Adapun tentang alasan Jaksa/Penuntut Umum yang tetap mengajukan kasasi terhadap putusan bebas murni selalu mengambil berdalih, antara lain : 1) Pengadilan Negeri atau Pengadilan Tinggi (Judexfactie) telah salah menerapkan hukum pembuktian sebagaimana dimaksud dalam pasal 185 ayat (3) dan ayat (6) KUHAP ; 2) Cara mengadili yang dilakukan Judexfactie tidak dilaksanakan menurut ketentuan Undang-undang ; 3) Putusan Judexfactie bukan merupakan putusan bebas murni (vrijspraak), melainkan putusan “bebas tidak murni”.

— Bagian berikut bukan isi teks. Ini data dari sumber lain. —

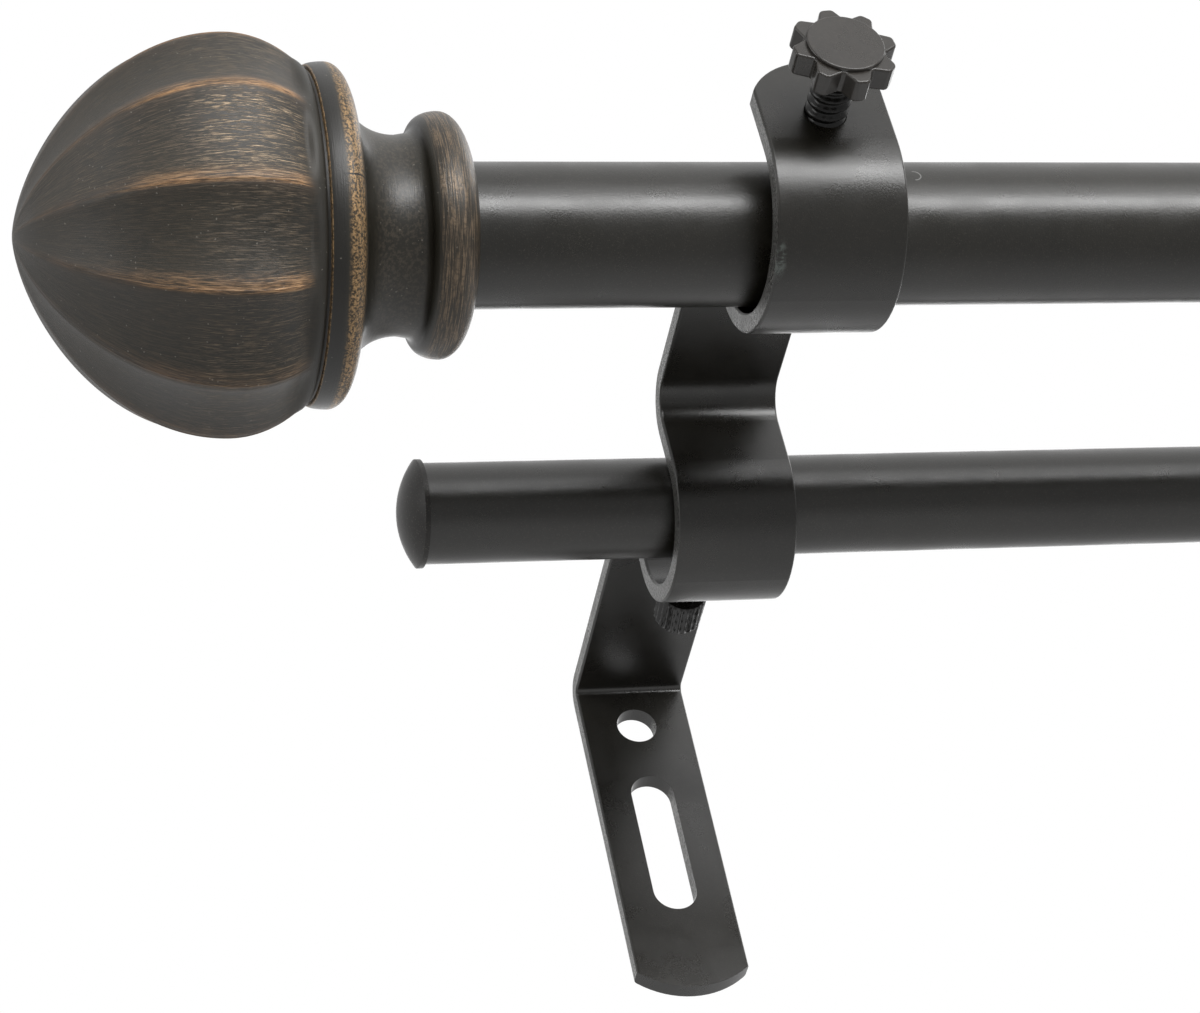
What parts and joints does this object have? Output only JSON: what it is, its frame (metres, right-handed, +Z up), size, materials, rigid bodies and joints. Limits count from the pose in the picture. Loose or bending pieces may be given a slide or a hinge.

Sedangkan dalil hukum yang digunakan Jaksa/Penuntut Umum dalam memajukan kasasi terhadap putusan bebas adalah selalu sama yaitu mengacu pada Keputusan Menteri Kehakiman RI No.M.14-PW.07.03 tahun 1983 tanggal 10 Desember 1983 tentang Tambahan Pedoman Pelaksanaan KUHAP (TPP KUHAP) yang di dalam butir ke-19 TPP KUHAP tersebut ada menerangkan, “ Terdahadap putusan bebas tidak dapat dimintakan banding; tetapi berdasarkan situasi dan kondisi, demi hukum, keadilan dan kebenaran, terhadap putusan bebas dapat dimintakan kasasi. Hal ini didasarkan yurisprudensi ”.
Putusan bebas tidak murni pernah juga dibahas Pasal 244 KUHAP dalam perkara nomor 17/PUU-VIII/2010 di Mahkamah Konstitusi
Sehingga walaupun rumusan ini “hendak” diatur didalam RUU KUHAP, namun perkembangan hukum yang begitu cepat yang ditandai dengan berbagai yurisprudensi akan kehilangan relevansinya.
Dengan melihat penjelasan yang disampaikan, penulis menganggap bahwa rumusan RUU KUHAP disusun tidak melihat kenyataan di tengah lapangan. Perangkat hukum yang belum berjalan, jumlah penegak hukum, sistem hukum yang masih jauh dari harapan hingga pembahasan KUHAP yang sudah banyak dipertimbangkan didalam putusan MK maupun dalam yurisprudensi Mahkamah Agung.
Sehingga tidak salah kemudian apabila adanya “tudingan” RUU KUHAP hendak melemahkan KPK dapat dimengerti. Upaya ini terus menerus setelah berbagai serangan kepada KPK tidak mendapatkan dukungan dari publik.
Sekedar mengembalikan ingatan, rumusan ini pernah dijadikan bahan untuk revisi UU KPK. Tapi dukungan dari publik terhadap KPK membuat pembahasan ini kemudian terhenti.
Namun ketika gagal rumusan ini dijadikan bahan revisi UU KPK, materi yang tidak berbeda kemudian dicoba disandingkan di RUU KUHAP.
Padahal para ahli hukum justru memberikan apresiasi kepada KUHAP sebagai salah satu karya terbesar (master piece) anak bangsa keluar dari kungkungan sistem hukum warisan kolonial.